For data that have been processed (i.e. at least, the mapping step is to be applied), the data loading step also handles the necessary extraction of metadata per field (for indexing purposes, but also for calculating the value of certain spatial-temporal metadata), as well as the applicable processing (e.g. cleaning) rules, and results into the storage of the data to the NoSQL database (MongoDB). In cases of data that are not to be processed (e.g. other files or data check-in jobs in which the mapping steps is not enabled), they are directly stored as assets in the object storage (MinIO).
Assets’ Metadata
In order to make available their data assets and facilitate their search, the data providers need to fill in a set of metadata according to the instructions provided. Such metadata are classified under the following categories:
- General information about the profile of the specific data asset, including its title, description, tags and reference data assets (stored as other files) to which it may be linked.
- Distribution Details that concern the availability and access to the specific data asset, i.e. format, type, language.
- Extent Details regarding the coverage and granularity of the data asset from a temporal and spatial perspective.
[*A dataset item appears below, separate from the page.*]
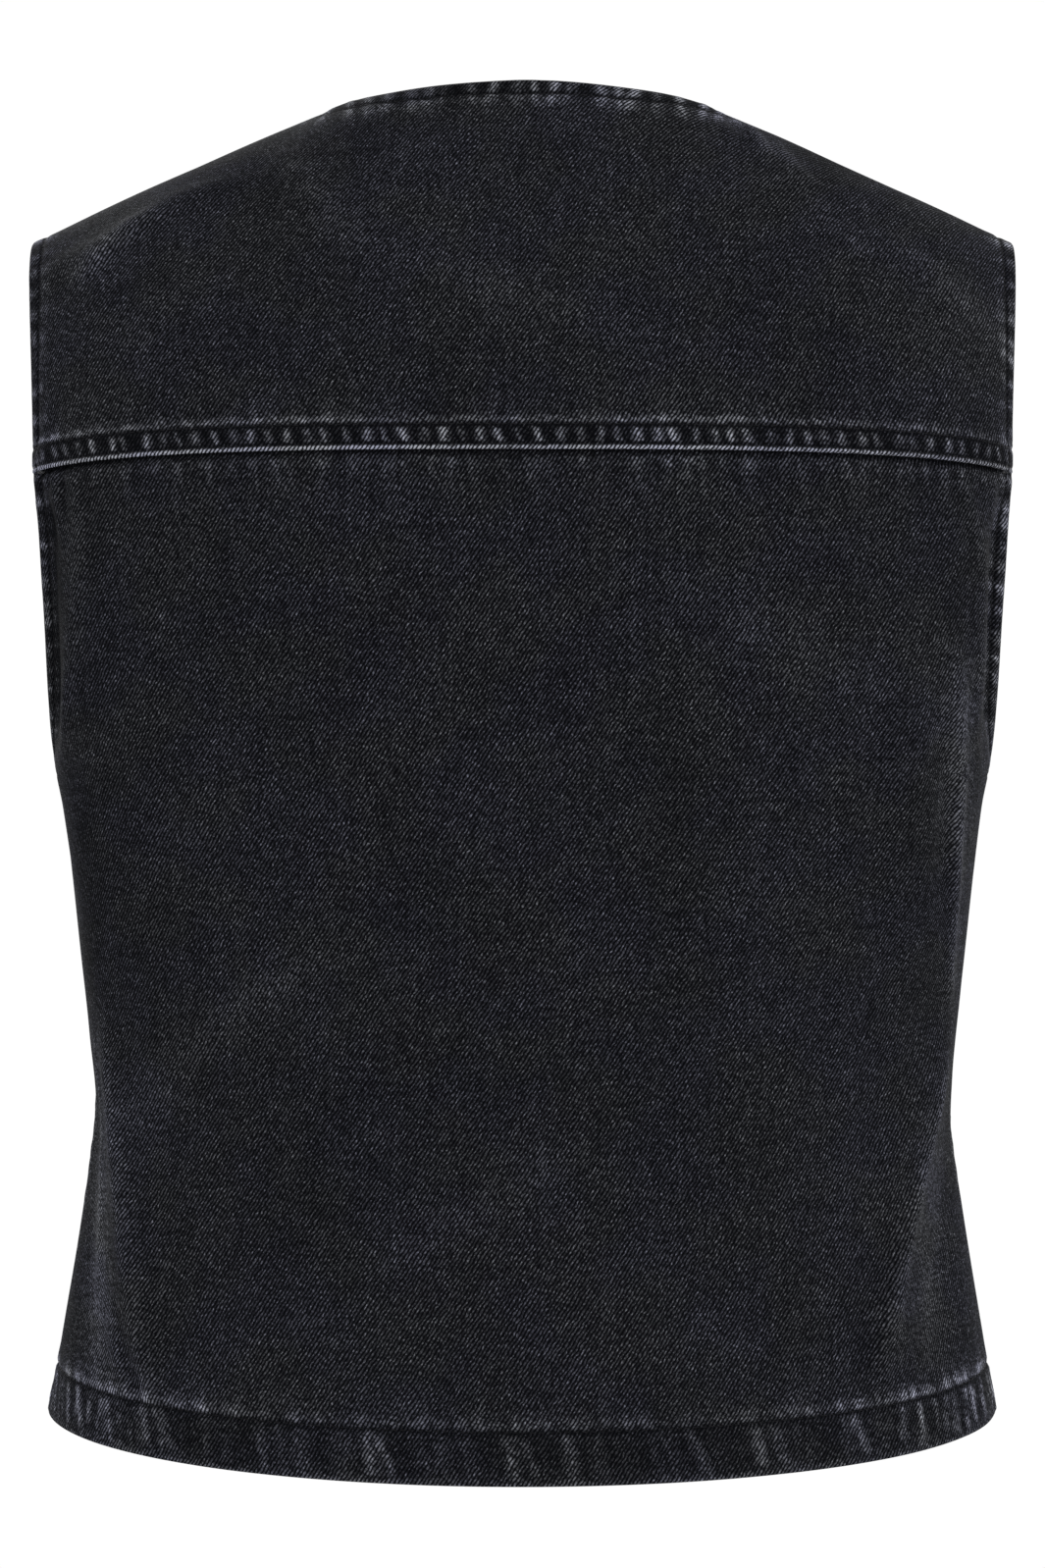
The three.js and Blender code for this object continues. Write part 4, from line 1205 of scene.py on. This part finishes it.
def studio():
    """A white sweep, soft light from both sides, and the photograph's level view of the back."""
    camera_distance, eye_height = 1.365, 0.2653
    long_side, focal_pixels, sensor = 1598, 3378, 36
    camera = bpy.data.cameras.new("camera")
    camera.sensor_width = sensor
    camera.lens = sensor * focal_pixels / long_side
    eye = bpy.data.objects.new("camera", camera)
    eye.location = (0, camera_distance, eye_height - REST_HEIGHT * MM)
    eye.rotation_euler = (math.pi / 2, 0, math.pi)
    bpy.context.scene.collection.objects.link(eye)
    bpy.context.scene.camera = eye

    floor_drop, shown_white, fill_light = 0.6, 1.02, 0.45
    bm = bmesh.new()
    bmesh.ops.create_circle(bm, cap_ends=True, segments=96, radius=14)
    bmesh.ops.translate(bm, vec=(0, 0, -REST_HEIGHT * MM - floor_drop), verts=bm.verts)
    floor = finish_mesh("floor", bm)
    material, tree, shader = new_material("pale_floor", {"Base Color": (0.5, 0.5, 0.5, 1), "Roughness": 0.9})
    white = shader_node(tree, "Emission", {"Color": (1, 1, 1, 1), "Strength": shown_white})
    show_apart(tree, shader, white, "Material Output")
    floor.data.materials.append(material)

    world = bpy.data.worlds.new("studio")
    bpy.context.scene.world = world
    world.use_nodes = True
    tree = world.node_tree
    backdrop = tree.nodes["Background"]
    backdrop.inputs["Color"].default_value = (1, 1, 1, 1)
    backdrop.inputs["Strength"].default_value = shown_white
    fill = shader_node(tree, "Background", {"Color": (1, 1, 1, 1), "Strength": fill_light})
    show_apart(tree, fill, backdrop, "World Output")

    middle = (0, 0, -0.24)
    lights = (
        ("left_side", (1.4, 0.1, 0.7), (0.7, 0.9), 10),
        ("right_side", (-1.4, 0.1, 0.6), (0.7, 0.9), 15),
        ("behind", (-0.3, 2.6, 0.1), (2.2, 1.8), 48),
        ("overhead", (0, 0.0, 1.8), (1.4, 1.0), 2),
        ("left_of_front", (1.1, -1.7, 0.6), (1.0, 1.2), 62),
        ("right_of_front", (-1.3, -1.5, 0.3), (0.9, 1.2), 34),
    )
    for name, place, size, power in lights:
        area_light(name, place, middle, size, power)
    bpy.context.scene.view_settings.view_transform = "Standard"


def dress(piece, node, slot, *materials):
    """Gives a piece its materials and its place in the frame, and hides the solid it stands for."""
    for material in materials:
        piece.data.materials.append(material)
    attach(piece, "root")
    if node:
        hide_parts(node)


def armhole_rows(grid):
    """Rows of a panel that end on the armhole."""
    return np.nonzero(grid["points"][:, -1, 2] > UNDERARM + 2)[0]


def panel_sewing(grid, first_rows, last_rows):
    """Topstitching of a panel that has a hem: along the hem and along both sides."""
    line = SIDE_STOPS.index(EDGE_ROW)
    sides = [column_path(grid, line, first_rows), column_path(grid, -1 - line, last_rows)]
    return [row_path(grid, HEM_STOPS.index(HEM_TURN)), *sides]


groups = {"twill": twill_group(), "wash": wash_group()}
face = denim("denim_face", (0.0014, 0.0015, 0.0021), (0.340, 0.350, 0.385), (0.325, 0.333, 0.418), groups)
reverse = denim("denim_reverse", (0.035, 0.035, 0.038), (0.30, 0.30, 0.31), (0.29, 0.30, 0.33), groups)
thread = thread_material()
metal = metal_material()

back_grid, back = back_panel()
yoke_grid, yoke = back_yoke()
left_grid, left = front_panel("cloth_front_left", 1)
right_grid, right = front_panel("cloth_front_right", -1)
cloth = {"back_panel": back, "back_yoke": yoke, "front_left": left, "front_right": right}
for node, piece in cloth.items():
    dress(piece, node, "denim", face, reverse)

edge_column = SIDE_STOPS.index(EDGE_ROW)
below_yoke = armhole_rows(back_grid)[:-2]
sewing = {
    "stitches_back": panel_sewing(back_grid, below_yoke, below_yoke),
    "stitches_yoke": [
        *(row_path(yoke_grid, YOKE_STOPS.index(row)) for row in YOKE_ROWS),
        *(column_path(yoke_grid, column) for column in (edge_column, -1 - edge_column)),
        crossing(yoke_grid, yoke_grid["from_neck"], NECK_ROW),
    ],
    "stitches_front_left": panel_sewing(left_grid, slice(None), armhole_rows(left_grid)),
    "stitches_front_right": panel_sewing(right_grid, slice(None), armhole_rows(right_grid)),
}
stitches = {}
for name, paths in sewing.items():
    stitches[name] = thread_piece(name, itertools.chain(*map(stitches_along, paths)))
    dress(stitches[name], None, "seam_thread", thread)

for number in range(BUTTONS["count"]):
    dress(button_piece(number), f"button_{number + 1}", "button_metal", metal)
holes = thread_piece("buttonhole_threads", itertools.chain(*map(buttonhole_threads, range(BUTTONS["count"]))))
dress(holes, None, "seam_thread", thread)

# What each piece was cut to, with its hems and seam allowances, what it hangs from and what is sewn on it.
sheets = (
    (back, (0.514, 0.430), 0.208, [yoke], [stitches["stitches_back"]]),
    (yoke, (0.446, 0.185), 0.080, [left, right], [stitches["stitches_yoke"]]),
    (left, (0.270, 0.570), 0.142, [yoke], [stitches["stitches_front_left"]]),
    (right, (0.270, 0.570), 0.142, [yoke], [stitches["stitches_front_right"], holes]),
)
for piece, flat, area, carriers, sewn_on in sheets:
    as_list(carriers)
    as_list(sewn_on)

studio()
They can be either manually provided by the data providers (in case of static values) or automatically calculated (and updated) based on the values of a specific column/field within the data.
- Licensing Information including the license and its associated terms under which a data asset is made available. Depending on the access level (public, private, confidential) selected by the data provider, the necessary licensing and pricing metadata vary while the access policies can be enabled/disabled.
- Pricing Details that concern the payment method and cost for 3rd parties (acting as data consumers) to acquire the specific data asset.
Data Search
The users (acting as data asset consumers) can search for data that their applications need and to which they have legitimate access (as the access policies for each data asset as defined by their respective data providers are enforced). The provided functionalities allow users to:
- Search for keywords in the title, description and tags of the datasets.
- Search based on a selected field that represents an identifier for the spatial coverage aspects of the data assets.
- Explore the faceted search functionalities so as to filter the search results based on different parameters, i.e. the domains and their concepts, the categories, the accessibility method, the type, the format and the language of the data asset.
- View and navigate to a search query they have already defined and saved.
The users can navigate to the profile (i.e. metadata and structure) of each data asset that appears in the results and can decide how they intend to acquire them as described in the Data Retrieval section.
Once the data asset(s) they are interested in have been selected, the users save the specific query by providing its title and description.
Data Retrieval
Depending on the harvesting method that has been used in each data asset, different options for retrieving data assets are available:
- Add to Query Results: The user can select one or multiple data assets in case they have been fully processed and stored, and are thus available through the RC#2 API endpoints. They can select which fields/columns of the data they need exactly and define which of these fields/columns should also act as query parameters (for which a single value or a range of values is provided in each API request) in order to properly filter the expected API results. Based on the selection they have made, they can quickly test the API endpoint and see the results that they can get. Finally, they can view all related information on how to acquire data: (a) the API endpoints, including the URL for a GET or POST API endpoint, (b) the authentication and the pagination guidelines.
- Download File(s): The user can select the data assets for which Other data files have been stored. At the moment, they are only available to directly download the files through the RCs user interface, but it will be possible in a future release to also retrieve them through an API (full files or links to download the respective files).
- Subscribe to Stream: The user can subscribe to the topic that is related with the specific data asset in order to get real-time access to non-processed data. They can view the topic title, the sample of the data they will consume and the connection details that they should use (e.g. connection URL, topic, SASL mechanism, credentials that are visible only the 1st time the query is configured and are then stored in an encrypted form without being visible again). This is practically an alternative option to the acquisition through the RC#2 endpoints in case real-time access is required.
Access Policies
Depending on the access level that data providers select, they are able to define authorization policies for permitting or denying access requests to any data asset available in the RCs, in real-time.
Access to data assets is regulated through Attribute-Based Access Control (ABAC) policies, that allow the data providers to protect and share their data assets, even when they do not have any prior knowledge of the potential individual data consumers in the platform.
In principle, the data providers select the main “allow-all” or “deny-all” strategy and define the corresponding exceptions. Indicative access policies that can be expressed in this way are: “no airline will access the data asset” or that “only company X and Y can access the data asset” or that “only airlines from Greece or Cyprus can access the data asset” or “all organizations except for organizations of type Z can access the data”. Currently, only the user type and organization type (if organization-based access is enabled) are assessed as subject’s properties in the data access policies – once the profiles of the users and organizations are enriched (e.g. with the Country of origin of organization), the available properties for the access policies will be also enriched. A proper separation of concerns between policy definition (at the time the asset’s metadata are defined) and policy enforcement (any time search for a specific data asset or retrieval of a data slice from the specific data asset is performed) has been effectively ensured. The applicable policies may be updated and deleted only by the data provider (if the data provider is an organization - all users under the specific organization are authorized to edit/delete access policies) and they are immediately enforced.